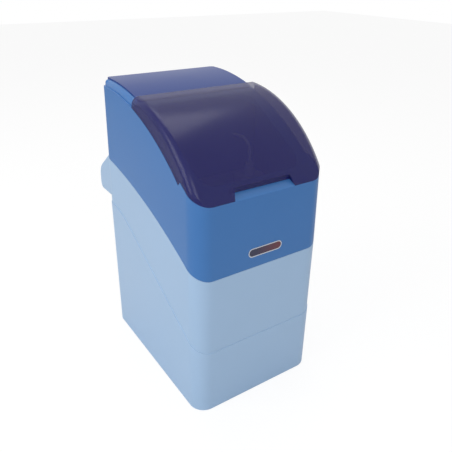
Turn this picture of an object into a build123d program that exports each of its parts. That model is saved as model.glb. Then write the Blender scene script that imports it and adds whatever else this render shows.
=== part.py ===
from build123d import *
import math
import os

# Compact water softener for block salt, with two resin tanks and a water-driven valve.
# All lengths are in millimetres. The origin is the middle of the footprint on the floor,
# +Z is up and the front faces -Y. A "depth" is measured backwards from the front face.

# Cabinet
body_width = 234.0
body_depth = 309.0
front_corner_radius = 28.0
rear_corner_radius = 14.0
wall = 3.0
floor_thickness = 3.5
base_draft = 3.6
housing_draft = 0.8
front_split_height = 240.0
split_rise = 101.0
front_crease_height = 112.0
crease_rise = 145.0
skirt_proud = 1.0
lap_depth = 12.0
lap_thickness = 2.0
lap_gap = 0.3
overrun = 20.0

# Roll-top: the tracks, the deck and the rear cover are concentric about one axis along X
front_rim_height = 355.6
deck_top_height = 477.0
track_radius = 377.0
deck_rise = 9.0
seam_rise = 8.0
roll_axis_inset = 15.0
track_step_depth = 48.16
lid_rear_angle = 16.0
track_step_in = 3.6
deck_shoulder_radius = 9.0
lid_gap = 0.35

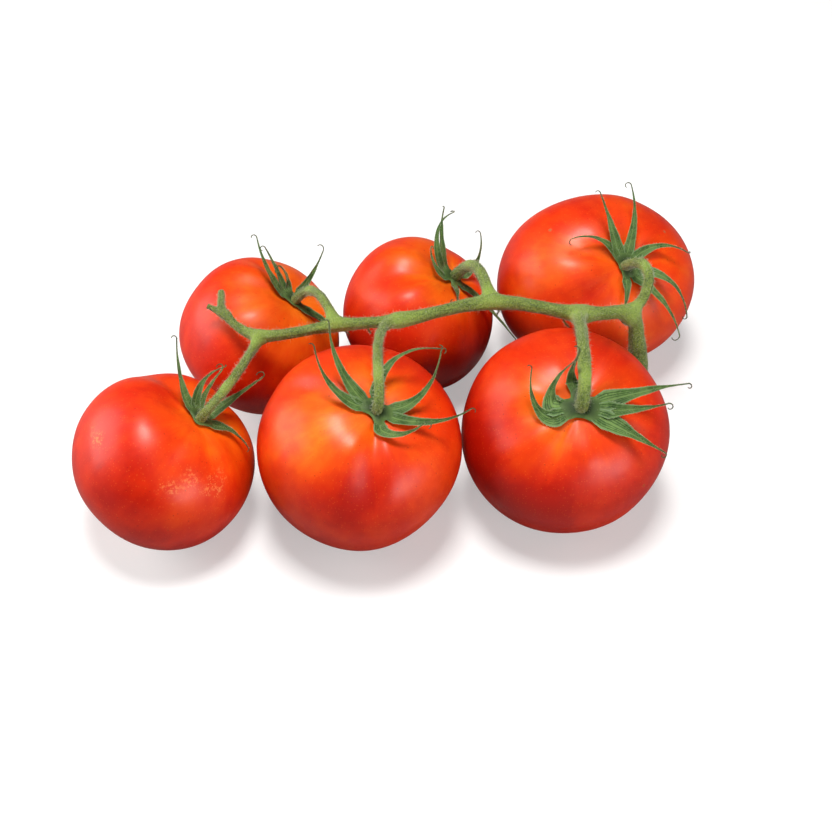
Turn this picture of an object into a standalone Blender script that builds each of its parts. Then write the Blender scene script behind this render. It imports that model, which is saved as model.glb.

# # # # #

» What is expected:
Copy the material above back out, exactly as written.

» Expected answer:
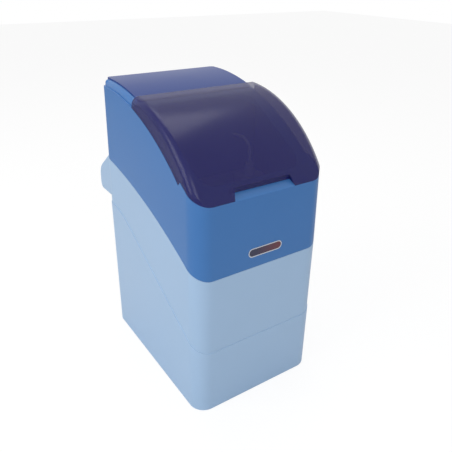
Turn this picture of an object into a build123d program that exports each of its parts. That model is saved as model.glb. Then write the Blender scene script that imports it and adds whatever else this render shows.
=== part.py ===
from build123d import *
import math
import os

# Compact water softener for block salt, with two resin tanks and a water-driven valve.
# All lengths are in millimetres. The origin is the middle of the footprint on the floor,
# +Z is up and the front faces -Y. A "depth" is measured backwards from the front face.

# Cabinet
body_width = 234.0
body_depth = 309.0
front_corner_radius = 28.0
rear_corner_radius = 14.0
wall = 3.0
floor_thickness = 3.5
base_draft = 3.6
housing_draft = 0.8
front_split_height = 240.0
split_rise = 101.0
front_crease_height = 112.0
crease_rise = 145.0
skirt_proud = 1.0
lap_depth = 12.0
lap_thickness = 2.0
lap_gap = 0.3
overrun = 20.0

# Roll-top: the tracks, the deck and the rear cover are concentric about one axis along X
front_rim_height = 355.6
deck_top_height = 477.0
track_radius = 377.0
deck_rise = 9.0
seam_rise = 8.0
roll_axis_inset = 15.0
track_step_depth = 48.16
lid_rear_angle = 16.0
track_step_in = 3.6
deck_shoulder_radius = 9.0
lid_gap = 0.35

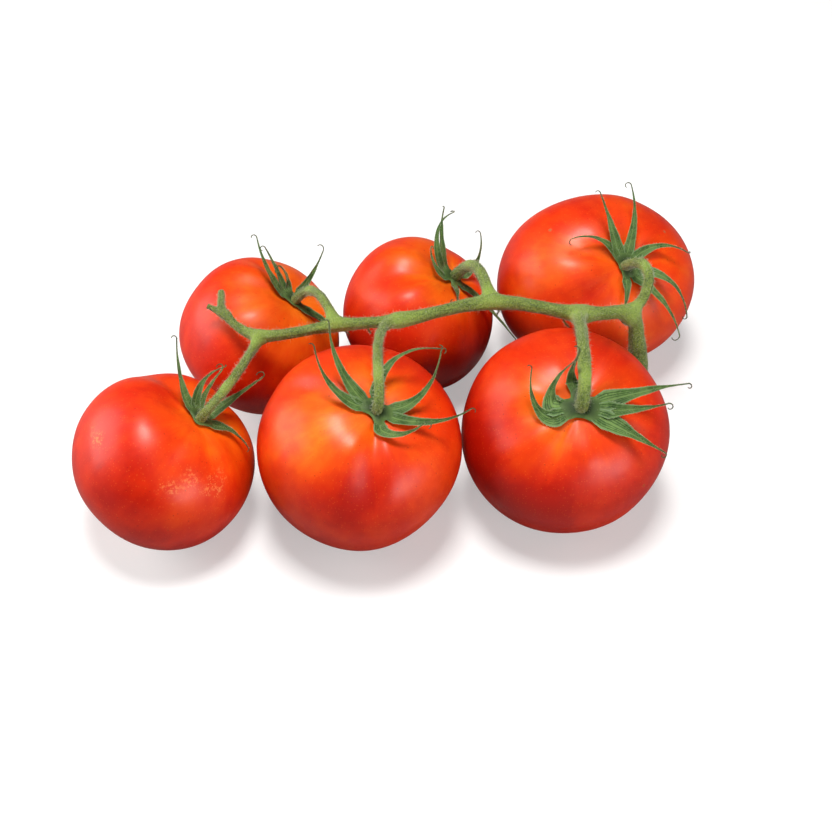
Turn this picture of an object into a standalone Blender script that builds each of its parts. Then write the Blender scene script behind this render. It imports that model, which is saved as model.glb.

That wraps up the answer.